Opinião

Chantagem explícita

Editorial do Estadão
Certamente o presidente Lula julgava que todo o esforço despendido na "salvação" do presidente do Senado, José Sarney, haveria de produzir a maior tranquilidade no relacionamento com seu mais importante aliado da base de sustentação, o PMDB. Tendo forçado os três membros do PT no Conselho de Ética a contrariar a orientação do líder da bancada - Aloizio Mercadante, o protagonista da já famosa renúncia à renúncia irrevogável - e a rechaçar as 11 representações contra o presidente da Casa, Lula contava com o fortalecimento da aliança para as eleições presidenciais de 2010, e com o apoio firme das bancadas peemedebistas para a aprovação de projetos de interesse do governo.

O que o Planalto não esperava era que, em lugar de mostrar-se apascentado, o PMDB se tornasse muito mais voraz do que sempre foi e apelasse para a chantagem explícita como sempre faz: sem a liberação dos recursos orçamentários para as suas emendas parlamentares, a bancada da Câmara continuaria obstruindo a pauta de votações de interesse do governo.
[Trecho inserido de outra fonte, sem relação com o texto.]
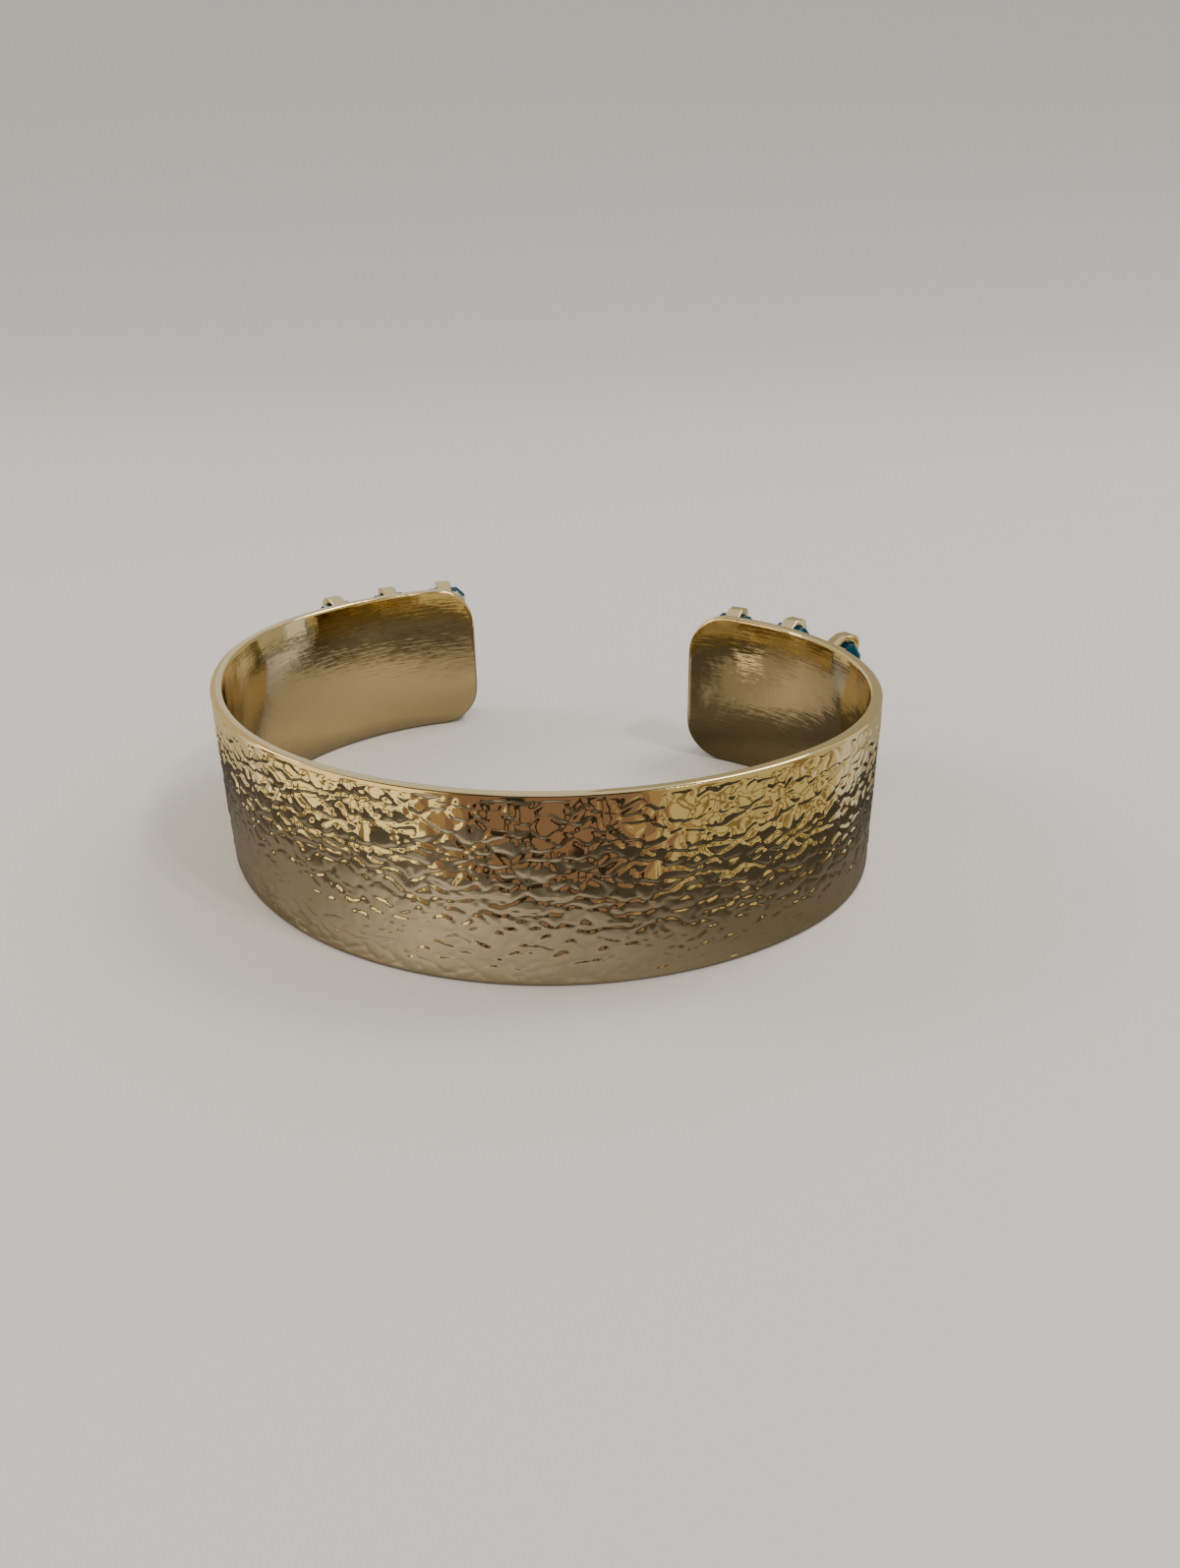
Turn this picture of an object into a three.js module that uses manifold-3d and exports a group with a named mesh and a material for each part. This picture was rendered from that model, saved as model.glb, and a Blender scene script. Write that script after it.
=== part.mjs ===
// An open cuff bracelet: one bent metal band, with a row of step-cut stones on each arm.
// Millimetres, +Z up. The cuff lies on its lower edge and its opening faces +Y.
import * as THREE from "three";
import { mergeVertices } from "three/addons/utils/BufferGeometryUtils.js";
import Module from "manifold-3d";

const wasm = await Module();
wasm.setup();

// Band: a flat strip with round corners, bent round a mandrel
const bandHeight = 16.6;
const bandThickness = 1.1;
const tipCornerRadius = 4.5;
const edgeRound = 0.35;

// Sides of the cuff, from the middle of its back to each tip, as arcs of its inner face.
// It was bent by hand, so the arms differ a little. Sweeps are in degrees.
const backRadius = 31.9;
const leftShoulderRadius = 22.3;
const leftArmRadius = 25.4;
const leftTipToStone = 3.0;
const leftStonePitch = 6.0;
const rightShoulderRadius = 20.8;
const rightArmRadius = 24.7;
const rightTipToStone = 3.9;
const rightStonePitch = 6.15;
const sides = {
  left: {
    tipToStone: leftTipToStone,
    stonePitch: leftStonePitch,
    arcs: [
      { name: "back", radius: backRadius, sweep: 64.4 },
      { name: "shoulder", radius: leftShoulderRadius, sweep: 44.1 },
      { name: "arm", radius: leftArmRadius, sweep: 40.2 },
    ],
  },
  right: {
    tipToStone: rightTipToStone,
    stonePitch: rightStonePitch,
    arcs: [
      { name: "back", radius: backRadius, sweep: 64.9 },
      { name: "shoulder", radius: rightShoulderRadius, sweep: 98.0 },
      { name: "arm", radius: rightArmRadius, sweep: 19.5 },
    ],
  },
};

// Stones: long step-cut octagons that stand across the band
const stonesPerArm = 3;
const stoneWidth = 5.0;
const stoneCornerCut = 0.9;
const girdleHeight = 0.2;
const crownHeight = 0.9;
const pavilionDepth = 2.1;

// Facet steps, as shares of the crown's height, the pavilion's depth and half the stone's width
const crownSteps = [
  { height: 0.55, inset: 0.16 },
  { height: 1.0, inset: 0.38 },
];
const pavilionSteps = [
  { depth: 0.6, inset: 0.45 },
  { depth: 1.0, inset: 0.93 },
];

// Settings: a cup soldered to the band, with a flat claw folded over each end of the stone
const seatGap = 0.25;
const cupWall = 0.35;
const cupTaper = 0.2;
const cupFloor = 0.35;
const cupSeatRise = 0.3;
const solderDepth = 0.3;
const clawWidth = 1.6;
const clawThickness = 0.4;
const clawReach = 1.4;
const clawFromBandEdge = 0.15;

// Fineness of the bent band
const bandStep = 1.9;
const cornerSteps = 7;
const roundSteps = 3;

// Levels above the band's outer face, and the stone's length between its claws
const stoneLength = bandHeight - 2 * (clawFromBandEdge + clawThickness + seatGap);
const girdleLevel = cupFloor + seatGap + pavilionDepth;
const crownLevel = girdleLevel + girdleHeight;
const tableLevel = crownLevel + crownHeight;

const pavilionRows = pavilionSteps.map(({ depth, inset }) => ({
  level: girdleLevel - depth * pavilionDepth,
  inset: (inset * stoneWidth) / 2,
}));
const crownRows = crownSteps.map(({ height, inset }) => ({
  level: crownLevel + height * crownHeight,
  inset: (inset * stoneWidth) / 2,
}));

// Length of one side of the band along its outer face
function sideLength(side) {
  return sides[side].arcs.reduce((length, { radius, sweep }) => {
    return length + (radius + bandThickness) * THREE.MathUtils.degToRad(sweep);
  }, 0);
}

// Point and directions on the band's outer face, at a run from the middle of the back:
// runs are positive towards the right tip and negative towards the left tip.
function outerFaceAt(run) {
  const { arcs } = run < 0 ? sides.left : sides.right;
  const mirror = run < 0 ? -1 : 1;
  let rest = Math.abs(run);
  let heading = 0;
  let x = 0;
  let y = 0;
  arcs.forEach(({ radius, sweep }, index) => {
    const outer = radius + bandThickness;
    const full = outer * THREE.MathUtils.degToRad(sweep);
    const length = index === arcs.length - 1 ? rest : Math.min(rest, full);
    const next = heading + length / outer;
    x += outer * (Math.sin(next) - Math.sin(heading));
    y += outer * (Math.cos(heading) - Math.cos(next));
    heading = next;
    rest -= length;
  });
  return {
    point: new THREE.Vector3(mirror * x, y, 0),
    along: new THREE.Vector3(Math.cos(heading), mirror * Math.sin(heading), 0),
    outward: new THREE.Vector3(mirror * Math.sin(heading), -Math.cos(heading), 0),
  };
}

// Closed mesh through rings of equal length, each ring a list of points, with flat ends
function loft(rings) {
  const count = rings[0].length;
  const positions = rings.flat().flatMap((p) => [p.x, p.y, p.z]);
  const faces = [];
  for (let ring = 0; ring < rings.length - 1; ring++) {
    for (let i = 0; i < count; i++) {
      const a = ring * count + i;
      const b = ring * count + ((i + 1) % count);
      faces.push(a, b, b + count, a, b + count, a + count);
    }
  }
  const lastRing = (rings.length - 1) * count;
  for (let i = 1; i < count - 1; i++) {
    faces.push(0, i + 1, i);
    faces.push(lastRing, lastRing + i, lastRing + i + 1);
  }
  const geometry = new THREE.BufferGeometry();
  geometry.setAttribute("position", new THREE.Float32BufferAttribute(positions, 3));
  geometry.setIndex(faces);
  return geometry;
}

function toSolid(geometry) {
  geometry.deleteAttribute("normal");
  geometry.deleteAttribute("uv");
  const merged = mergeVertices(geometry);
  return new wasm.Manifold(
    new wasm.Mesh({
      numProp: 3,
      vertProperties: new Float32Array(merged.getAttribute("position").array),
      triVerts: new Uint32Array(merged.index.array),
    }),
  );
}

function toGeometry(solid) {
  const { vertProperties, triVerts } = solid.getMesh();
  const geometry = new THREE.BufferGeometry();
  geometry.setAttribute("position", new THREE.BufferAttribute(vertProperties, 3));
  geometry.setIndex(new THREE.BufferAttribute(triVerts, 1));
  return geometry;
}

// How far a round corner has dropped, at a distance from where it starts
function cornerDrop(radius, distance) {
  const left = Math.max(0, radius - distance);
  return radius - Math.sqrt(radius * radius - left * left);
}

// Distances at which a round corner needs a section, from where it starts
function cornerStations(radius, steps) {
  return Array.from({ length: steps + 1 }, (_, i) => {
    return radius * (1 - Math.cos((Math.PI / 2) * (i / steps)));
  });
}

// Section of the band at a run: a rectangle with round edges, which close in at the tips
function bandSection(run, fromTip) {
  const tipRound = cornerDrop(edgeRound, fromTip);
  const halfHeight = bandHeight / 2 - cornerDrop(tipCornerRadius, fromTip) - tipRound;
  const halfThickness = bandThickness / 2 - tipRound;
  const round = Math.max(edgeRound - tipRound, edgeRound / 20);
  const { point, outward } = outerFaceAt(run);
  const ring = [];
  for (let corner = 0; corner < 4; corner++) {
    const sideways = corner === 0 || corner === 3 ? 1 : -1;
    const downwards = corner < 2 ? 1 : -1;
    for (let i = 0; i <= roundSteps; i++) {
      const turn = (Math.PI / 2) * (corner + i / roundSteps);
      const depth = sideways * (halfThickness - round) + round * Math.cos(turn);
      const height = downwards * (halfHeight - round) + round * Math.sin(turn);
      const place = point.clone().addScaledVector(outward, depth - bandThickness / 2);
      ring.push(place.setZ(bandHeight / 2 - height));
    }
  }
  return ring;
}

function makeBand() {
  const leftTip = -sideLength("left");
  const rightTip = sideLength("right");
  const nearTip = [
    ...cornerStations(edgeRound, roundSteps),
    ...cornerStations(tipCornerRadius, cornerSteps).filter((d) => d > 1.5 * edgeRound),
  ];
  const clear = rightTip - leftTip - 2 * tipCornerRadius;
  const steps = Math.ceil(clear / bandStep);
  const middle = Array.from({ length: steps - 1 }, (_, i) => {
    return leftTip + tipCornerRadius + (clear * (i + 1)) / steps;
  });
  const runs = [
    ...nearTip.map((d) => leftTip + d),
    ...middle,
    ...nearTip.map((d) => rightTip - d).reverse(),
  ];
  const rings = runs.map((run) => bandSection(run, Math.min(run - leftTip, rightTip - run)));
  return toSolid(loft(rings));
}

// Octagon that lies inset from the stone's girdle on all sides, at a level above the band
function octagon(inset, level) {
  const halfWidth = stoneWidth / 2 - inset;
  const halfLength = stoneLength / 2 - inset;
  const cut = Math.max(0.04, stoneCornerCut - inset * (2 - Math.SQRT2));
  return [
    [halfWidth, cut - halfLength],
    [halfWidth, halfLength - cut],
    [halfWidth - cut, halfLength],
    [cut - halfWidth, halfLength],
    [-halfWidth, halfLength - cut],
    [-halfWidth, cut - halfLength],
    [cut - halfWidth, -halfLength],
    [halfWidth - cut, -halfLength],
  ].map(([x, y]) => new THREE.Vector3(x, y, level));
}

function makeStone() {
  const rows = [
    ...pavilionRows.toReversed(),
    { level: girdleLevel, inset: 0 },
    { level: crownLevel, inset: 0 },
    ...crownRows,
  ];
  return loft(rows.map(({ inset, level }) => octagon(inset, level)));
}

// Cup's seat: a bevel that runs beside the pavilion's upper facets, clear of them by the gap
const [pavilionShoulder] = pavilionRows;
const seatSlope = pavilionShoulder.inset / (girdleLevel - pavilionShoulder.level);
const seatSideGap = seatGap * Math.hypot(1, seatSlope);
const rimLevel = pavilionShoulder.level + cupSeatRise;

function seatInset(level) {
  return seatSlope * (girdleLevel - level) - seatSideGap;
}

function makeCup() {
  const rimInset = seatInset(rimLevel) - cupWall;
  const outside = loft([
    octagon(rimInset + cupTaper, -solderDepth),
    octagon(rimInset, rimLevel),
  ]);
  const pocketInset = seatInset(pavilionShoulder.level);
  const pocket = loft([
    octagon(pocketInset, cupFloor),
    octagon(pocketInset, pavilionShoulder.level),
    octagon(seatInset(girdleLevel), girdleLevel),
  ]);
  return toSolid(outside).subtract(toSolid(pocket));
}

// Claw: a flat strip that leaves the cup's end wall, flares out past the girdle and folds
// over the crown. Its outline has x outwards from the stone's middle, and y as the level.
function makeClaw() {
  const [shoulder, table] = crownRows;
  const halfLength = stoneLength / 2;
  const foot = halfLength - seatInset(rimLevel);
  const inside = halfLength + seatGap;
  const outside = inside + clawThickness;
  const underside = tableLevel + seatGap / 2;
  const top = underside + clawThickness;
  const outline = new THREE.Shape();
  outline.moveTo(foot, -solderDepth);
  outline.lineTo(foot + clawThickness, -solderDepth);
  outline.lineTo(foot + clawThickness, rimLevel - clawThickness);
  outline.lineTo(outside, girdleLevel - seatGap);
  outline.lineTo(outside, shoulder.level);
  outline.quadraticCurveTo(outside, top, halfLength - shoulder.inset, top);
  outline.lineTo(halfLength - clawReach, top);
  outline.lineTo(halfLength - clawReach, underside);
  outline.lineTo(halfLength - table.inset, underside);
  outline.lineTo(halfLength - shoulder.inset + seatGap, shoulder.level + seatGap / 2);
  outline.lineTo(inside, crownLevel);
  outline.lineTo(inside, girdleLevel - seatGap);
  outline.lineTo(foot, rimLevel);
  outline.closePath();
  const extrusion = { depth: clawWidth, bevelEnabled: false, curveSegments: 4 };
  return new THREE.ExtrudeGeometry(outline, extrusion).translate(0, 0, -clawWidth / 2);
}

// Cup and claws in the stone's own axes: x along the band, y up, z outwards
function makeSetting() {
  const out = new THREE.Vector3(0, 0, 1);
  const ends = [new THREE.Vector3(0, 1, 0), new THREE.Vector3(0, -1, 0)];
  return ends.reduce((setting, end) => {
    const turn = new THREE.Matrix4().makeBasis(end, out, end.clone().cross(out));
    return setting.add(toSolid(makeClaw().applyMatrix4(turn)));
  }, makeCup());
}

// Where each stone sits on the band's outer face, counted from the tips
function stonePlaces() {
  const places = [];
  for (const [side, { tipToStone, stonePitch }] of Object.entries(sides)) {
    for (let i = 0; i < stonesPerArm; i++) {
      const run = sideLength(side) - tipToStone - i * stonePitch;
      const { point, along, outward } = outerFaceAt(side === "left" ? -run : run);
      const matrix = new THREE.Matrix4()
        .makeBasis(along, new THREE.Vector3(0, 0, 1), outward)
        .setPosition(point.setZ(bandHeight / 2));
      places.push({ name: `stone_${side}_${i + 1}`, matrix });
    }
  }
  return places;
}

const gold = new THREE.MeshStandardMaterial({ color: 0xd8b264, roughness: 0.18, metalness: 1 });
const blueGlass = new THREE.MeshStandardMaterial({ color: 0x1c4f7c, roughness: 0.04, metalness: 0 });

function makeCuff() {
  const cuff = new THREE.Group();
  const places = stonePlaces();
  const setting = makeSetting();
  const metal = places.reduce((joined, { matrix }) => {
    return joined.add(setting.transform(matrix.elements));
  }, makeBand());
  const band = new THREE.Mesh(toGeometry(metal), gold);
  band.name = "cuff_band";
  cuff.add(band);

  for (const { name, matrix } of places) {
    const stone = new THREE.Mesh(makeStone(), blueGlass);
    stone.name = name;
    stone.applyMatrix4(matrix);
    cuff.add(stone);
  }

  // The origin is the middle of the cuff's own box, on the surface it lies on
  const box = new THREE.Box3().setFromObject(cuff);
  const middle = box.getCenter(new THREE.Vector3());
  cuff.position.set(-middle.x, -middle.y, -box.min.z);
  return cuff;
}

export default makeCuff();
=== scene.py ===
# %% [markdown]
# # A hammered gold cuff with blue stones
# The cuff is one strip of plated brass, hammered on the outside, polished along its edges and
# bent round a mandrel. Near each end three long blue stones stand in cups that are soldered to
# the strip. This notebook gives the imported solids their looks: first the camera, then the
# metal strip, the settings, the stones, and last the studio.

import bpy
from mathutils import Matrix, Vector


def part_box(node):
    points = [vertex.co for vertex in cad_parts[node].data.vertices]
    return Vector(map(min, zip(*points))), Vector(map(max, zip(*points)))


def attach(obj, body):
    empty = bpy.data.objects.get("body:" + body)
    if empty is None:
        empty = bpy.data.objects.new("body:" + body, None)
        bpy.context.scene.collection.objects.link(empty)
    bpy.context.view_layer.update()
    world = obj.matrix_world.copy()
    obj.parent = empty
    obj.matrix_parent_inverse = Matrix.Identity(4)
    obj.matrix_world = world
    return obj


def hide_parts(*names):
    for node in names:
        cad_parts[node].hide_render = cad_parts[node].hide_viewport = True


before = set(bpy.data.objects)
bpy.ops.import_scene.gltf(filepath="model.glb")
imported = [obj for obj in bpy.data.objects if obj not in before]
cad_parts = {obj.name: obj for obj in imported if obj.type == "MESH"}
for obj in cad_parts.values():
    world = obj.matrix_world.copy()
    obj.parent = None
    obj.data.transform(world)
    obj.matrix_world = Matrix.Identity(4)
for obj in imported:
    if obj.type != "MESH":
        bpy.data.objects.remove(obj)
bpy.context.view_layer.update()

# %% Imports and units
import math

import bmesh
import bpy
from mathutils import Matrix, Vector, noise

MM = 0.001

# %% [markdown]
# ## How the cuff is bent
# A point on the band has three numbers: its run along the outer face, counted from the middle
# of the back, its depth out of that face, and its height. Three arcs on each side bend the
# strip. They are the solid model's own arcs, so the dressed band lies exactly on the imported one.

# %% Sizes of the band
BAND_HEIGHT = 16.6 * MM
BAND_THICKNESS = 1.1 * MM
TIP_CORNER = 4.5 * MM
EDGE_ROUND = 0.35 * MM
BACK_RADIUS = 31.9 * MM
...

Argumentavam os deputados peemedebistas que a liberação das emendas seria uma forma de compensação pela perda de repasses de recursos federais aos municípios. Mas se o governo federal reduziu tais repasses é porque também sofreu uma significativa perda de arrecadação - de cerca de R$ 85 bilhões, este ano, em relação ao estimado no Orçamento. É claro que isso é resultado da crise econômica que não poupou nenhuma entidade da Federação - nem União, nem Estados, nem municípios - da quebra de receitas. E a única forma de "compensar" a redução das transferências obrigatórias é a austeridade fiscal - o tradicional corte orçamentário. Mas essa receita ninguém quer usar em período eleitoral.

Nem é preciso dizer - por óbvio - que a grande preocupação dos parlamentares federais é a de atender os municípios de suas bases eleitorais às vésperas de um ano eleitoral. No Orçamento há cerca de R$ 6 bilhões referentes a emendas parlamentares, dos quais apenas R$ 1,2 bilhão foi liberado. A forma que os peemedebistas encontraram para pressionar o governo a liberar suas emendas - nisso também influenciando outros partidos da base aliada, que têm o mesmo objetivo - foi a obstrução de matérias de interesse específico do governo, como são os casos do projeto de emenda constitucional (PEC) que recria a CPMF com o nome de Contribuição Social para a Saúde; da PEC que libera parte do dinheiro destinado à educação, que é retida pela Desvinculação de Receitas da União; da MP que libera créditos para a exportação e permite a participação da União em fundo garantidor de crédito; e do convênio pelo qual o Brasil aumenta a sua cota no FMI.

Normalmente, quem faz obstrução é a oposição. A situação, na palavra irônica do deputado Arnaldo Madeira (PSDB-SP), o que faz é "greve". Seja como for, os peemedebistas decidiram não permitir que o governo aprovasse novas leis de seu interesse. E o governo não encontrou meios de resolver o problema, senão ceder. Isso explica o tom conciliatório que o ministro do Planejamento, Paulo Bernardo, usou desde o início. Para ele, as reclamações dos parlamentares peemedebistas procedem: "Vamos trabalhar com o universo das emendas individuais, não temos condições de liberar as de bancada ou as de comissão." Certamente estas são as que mais interessam aos parlamentares em ano eleitoral. E o ministro disse mais: "Estamos conversando para ver se a gente define um cronograma de liberação, mas não posso deixar de registrar que temos uma mudança muito importante no quadro fiscal." Quanto a isso não há dúvida. Até agora o Ministério do Planejamento só conseguiu liberar R$ 1,2 bilhão em emendas individuais, contra R$ 3 bilhões liberados no mesmo período do ano passado. Mas estava claro que o governo faria das tripas coração para saciar o apetite do seu principal aliado eleitoral.